┌──

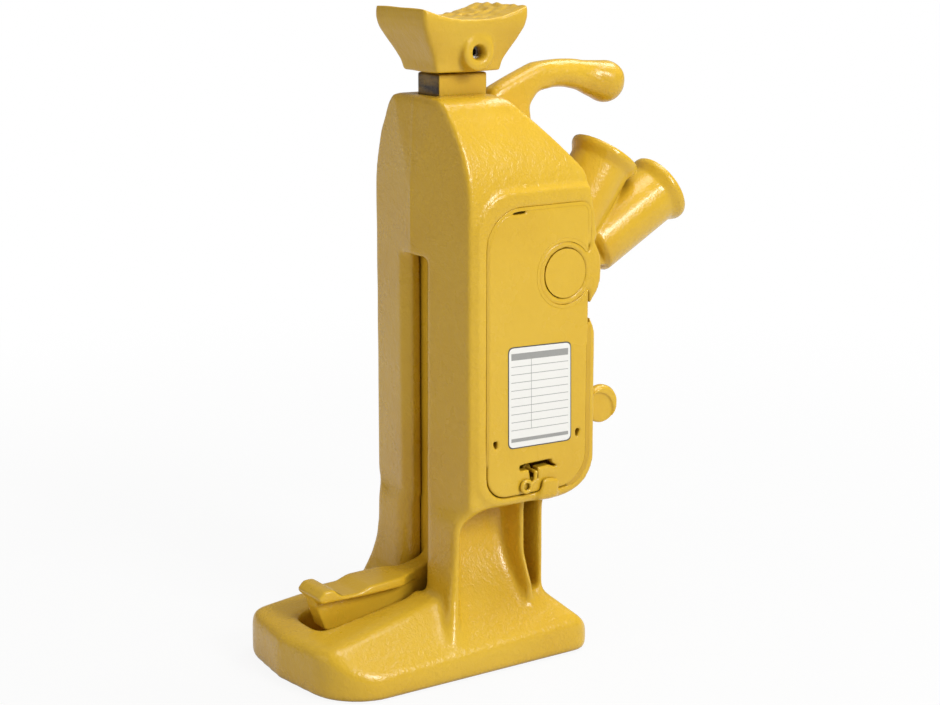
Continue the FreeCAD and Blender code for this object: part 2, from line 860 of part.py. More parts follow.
def socket_blank(rim, angle):
    """Barrel with a flared mouth, and its bore, for one lever socket."""
    turn = math.radians(angle)
    mouth = V(0, rim[0], rim[1])

    def turned(steps):
        points = [V(0, rim[0] + u, rim[1] + r) for u, r in steps]
        solid = Part.Face(Part.makePolygon(points + [points[0]])).revolve(mouth, V(0, 1, 0), 360)
        solid.rotate(mouth, V(1, 0, 0), math.degrees(turn))
        return solid

    blank = turned([
        (-socket_length, 0),
        (-socket_length, socket_outer - 4),
        (-socket_length + 4, socket_outer),
        (-socket_lip_length - 7, socket_outer),
        (-socket_lip_length, socket_lip),
        (-1.2, socket_lip),
        (0, socket_lip - 1.2),
        (0, 0),
    ])
    bore = turned([
        (-socket_depth, 0),
        (-socket_depth, socket_bore),
        (-4.4, socket_bore),
        (0, socket_bore + 4.4),
        (2, socket_bore + 4.4),
        (2, 0),
    ])
    return [blank], [bore]


def lever_socket():
    """Double socket with its hub and the ears that carry the lifting pawl."""
    solids, bores = [], []
    for rim, angle in ((low_rim, low_socket_angle), (high_rim, high_socket_angle)):
        blank, bore = socket_blank(rim, angle)
        solids += blank
        bores += bore
    low_mouth, low_along = lever_axis(low_rim, low_socket_angle)
    high_mouth, high_along = lever_axis(high_rim, high_socket_angle)
    low_end = low_mouth - low_along * (socket_length - 8)
    high_end = high_mouth - high_along * (socket_length - 8)
    arm = prism([
        (pivot_y - 9, pivot_z + hub_radius - 1, 0),
        (pivot_y + 12, pivot_z - hub_radius + 3, 0),
        (low_end.y + 7, low_end.z - 15, 8),
        (low_end.y + 10, low_end.z + 4, 0),
        (high_end.y + 10, high_end.z + 7, 0),
        (high_end.y - 14, high_end.z + 10, 8),
    ], side_view, -lever_arm_half, lever_arm_half)
    web_high = high_mouth - high_along * 30
    web_low = low_mouth - low_along * 40
    web = prism([
        (high_end.y, high_end.z, 0),
        (low_end.y, low_end.z, 0),
        (web_low.y, web_low.z, 0),
        (web_high.y, web_high.z, 0),
    ], side_view, -6, 6)
    hub = rod_x(pivot_y, pivot_z, hub_radius, -hub_half, hub_half)
    pin = lifting_pin()
    solids += [arm, web, hub]
    for side in (1, -1):
        inner = pawl_half + ear_gap
        ear = rod_x(pin[0], pin[1], ear_radius, inner, inner + ear_width)
        bridge = prism([
            (pin[0] - 6.5, pin[1] + 4.5, 0),
            (pin[0] + 4.0, pin[1] - 7.0, 0),
            (pivot_y + 6.0, pivot_z - hub_radius + 2.0, 0),
            (pivot_y - hub_radius + 4.0, pivot_z + 8.0, 0),
        ], side_view, inner, inner + ear_width)
        for piece in (ear, bridge):
            solids.append(piece if side > 0 else mirror_x(piece))
    body = join(solids)
    cuts = bores
    cuts.append(rod_x(pivot_y, pivot_z, bush_outer + 0.02, -hub_half - 1, hub_half + 1))
    cuts.append(rod_x(pin[0], pin[1], pawl_pin + 0.02, -20, 20))
    sweep = rod_x(pin[0], pin[1], pawl_length + 2, -pawl_half - ear_gap, pawl_half + ear_gap)
    cuts.append(sweep.cut(rod_x(pivot_y, pivot_z, bush_outer + 1.7, -20, 20)))
    outer = pawl_half + ear_gap + ear_width
    for x0, x1 in ((outer, hub_half + 1), (-hub_half - 1, -outer)):
        cuts.append(rod_x(pin[0], pin[1], ear_radius + 0.3, x0, x1))
    return body.cut(cuts)


def lever_bush():
    outer = rod_x(pivot_y, pivot_z, bush_outer, -hub_half, hub_half)
    return outer.cut(rod_x(pivot_y, pivot_z, shaft_middle + lever_running_gap, -30, 30))


def lever_shaft():
    """Stepped shaft that goes in from the cover side; its large end shows as a round disc."""
    left = -(housing_half - side_wall)
    journal = rod_x(pivot_y, pivot_z, trunnion_radius, swing_half, housing_half + pad_step - 0.2)
    middle = rod_x(pivot_y, pivot_z, shaft_middle, -swing_half, swing_half + 1)
    tail = rod_x(pivot_y, pivot_z, shaft_middle - 2, left - 3.5, -swing_half + 1)
    return join([journal, middle, tail])


def thrust_washers():
    thickness = swing_half - hub_half - 0.5
    pieces = []
    for x0 in (hub_half + 0.25, -hub_half - 0.25 - thickness):
        ring = rod_x(pivot_y, pivot_z, hub_radius - 1, x0, x0 + thickness)
        pieces.append(ring.cut(rod_x(pivot_y, pivot_z, shaft_middle + 0.2, x0 - 1, x0 + thickness + 1)))
    return Part.makeCompound(pieces)


def pawl(pin, tail):
    """Pawl with its nose toward the rack, turned to its place clear of the teeth."""
    reach = pawl_length
    outline = [
        (reach, 0.0, 0.4),
        (reach - 5.4, -2.5, 0),
        (reach - 9.5, -6.8, 3),
        (0.0, -pawl_boss, 0),
        (-2.0, 0.0, 0),
        (0.0, pawl_boss, 0),
        (reach - 12.0, 6.0, 5),
        (reach - 5.0, 2.2, 2),
    ]
    flat = prism(outline, plan_view, -pawl_half, pawl_half)
    boss = rod_z(0, 0, pawl_boss, -pawl_half, pawl_half)
    back = prism([(-tail, -3.0, 2.5), (-tail, 3.5, 2.5), (0, 5.5, 0), (0, -5.5, 0)], plan_view,
                 -pawl_half + 2, pawl_half - 2)
    body = join([flat, boss, back])
    body = body.cut(rod_z(0, 0, pawl_pin + pin_gap, -20, 20))
    body = stand(body)
    body.rotate(V(0, 0, 0), V(1, 0, 0), pawl_rest_angle)
    body.translate(V(0, pin[0], pin[1]))
    return body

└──

● **THE PROBLEM**
Search the data above for lines holding "from" and copy each of them.

● **TASK OUTPUT**
Continue the FreeCAD and Blender code for this object: part 2, from line 860 of part.py. More parts follow.
    """Stepped shaft that goes in from the cover side; its large end shows as a round disc."""